Do money and faith go together? What about those who make a living from generating more wealth for others?

In our brand new series, #BehindThePaycheque, we hear from professionals across different industries on why they do what they do as they answer burning questions crowdsourced from our readers.

Today, we have two financial professionals – a financial advisor and a hedge fund manager – to share with us their thoughts and experiences.

Juggling church commitments and long working hours

One of the challenges that a financial professional (or any working adult, really) faces is the long working hours. 

Claudia Tan (31), who is a financial advisor, empathises especially because her work is commission-based.

Less time at work? Less money.

“In my line of work, there’s no such thing as rest time,” she said with a laugh. “Whenever time is taken away, it’s only natural to think: Oh no, it’s time away from work, and I cannot put in the effort to get the output.

“But I realised that when you really honour God, He actually creates this path for you. You’re in this place of alignment, and I can only say that it’s God’s favour.”

One thing Claudia does is to inform her clients that she doesn’t work on Sundays so that she can prioritise serving in church.

“My clients actually respect that, and I use it as an opportunity to share my faith too,” she said.

Raphael Foo agreed with Claudia’s sentiments.

Reflecting on his own experiences, the 32-year-old hedge fund manager said: “I found it to be true that if I carve out time to serve the Lord, God would create more time for me.

“This is one thing that I’ve learnt in my own life.”

Accumulating wealth 

Accumulating wealth carries the connotation of one being greedy and obsessed with money.

But it turns out, there is a difference between accumulating wealth and accumulating wealth as a primary goal in life.

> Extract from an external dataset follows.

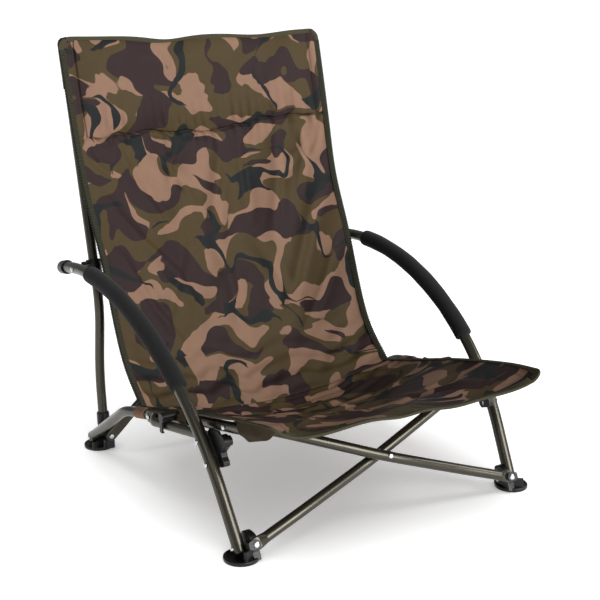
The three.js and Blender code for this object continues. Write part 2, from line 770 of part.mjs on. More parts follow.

Raphael elaborated: “I want to do well in my job. I want to accumulate more wealth. But at the end of the day, it’s not just for my own usage.

“The primary goal of why you want to do what you want to do is because you have the Lord Jesus Christ as the centre of your motivation.”

This attitude also applies in his profession of growing clients’ investment portfolios as well.

“Even though the money belongs to other people, to our clients and to governments around the world, at the end of the day, I think of it as the Lord’s money,” revealed Raphael.

“And I have to take care of it as if the Lord gave it to me and personally asked me to look after it.”

Concurring with Raphael’s views on stewardship, Claudia believes wealth can be used for God’s purposes: “My church actually started in the attic because a Christian family let us use their attic every Sunday.

“That was their way of giving back, using their wealth for good.”

To Claudia, the reason why we accumulate wealth and the way we use our resources are important factors to consider.

Raphael also cautioned, however, that solely pursuing wealth can lead to the idolatry of money: “You can give into greed and you can give into this false belief that money gives you a lot of security in this world.”

Purpose in the workplace

Taking on a more personal question, Claudia shared how she chose to be a financial advisor.

“I went through this quarter-life crisis at 20 years old, and I felt strongly about going into missions,” the 31-year-old recounted.

However, her dad encouraged her to further her studies and equip herself so that she would be in a better position to help others.

That made dollars and sense to Claudia, so she went on to study finance at university.

In the process, she found out that the corporate industry was not suitable for her.

“I did a SWOT analysis on myself based on my personality. And I felt very strongly about investing in individuals. That’s when I became an insurance agent.”

Claudia continued: “I have met people who live paycheque to paycheque, and I have met people who have millions but are going through divorces, bankruptcy and have no hope.”

In times like these, she’s able to give practical help using the skillsets that she has. Sometimes there will be opportunities for her to pray for her clients too, she added.

Beyond the short-term goal of investing in individuals, Claudia also hopes to channel her wealth into funding missions in the long run.

What’s the difference between investing and gambling? 

To wrap the discussion up, Claudia and Raphael tackled the age-old question: Where’s the line between investing and gambling?

Both financial professionals agreed that the core difference lies in “research and methodologies”.

“Gambling is like… You close your eyes and throw your money,” Claudia joked. “But investing, there are different principles.”

“There are people who trade, who do long-term investments, and we look at the time, horizon and risk profiles. So there’s a framework in investment planning.”

Raphael agreed: “Gambling is when you put your trust in luck because you have no certainty of outcome. But investing involves having done some work to determine what I think will be the outcome.”

However, he also pointed out that investment can sometimes be a form of gambling too: “Very often, unbeknown to them, investment becomes a form of gambling because people are just doing it without knowing what’s going to happen.

“They are doing it just because they hope or they heard something. And that can be quite dangerous. And oftentimes it’s driven by greed — that would be the difference.”

“For the love of money is a root of all kinds of evil.” (1 Timothy 6:10a)

Having heard Raphael and Claudia share, I’ve come to see that money isn’t inherently good or evil – it’s what we do with it that counts.

Whether we’re in the finance industry or not, we can always learn to steward our resources.

Let’s be that good and faithful servant that God has called us to be.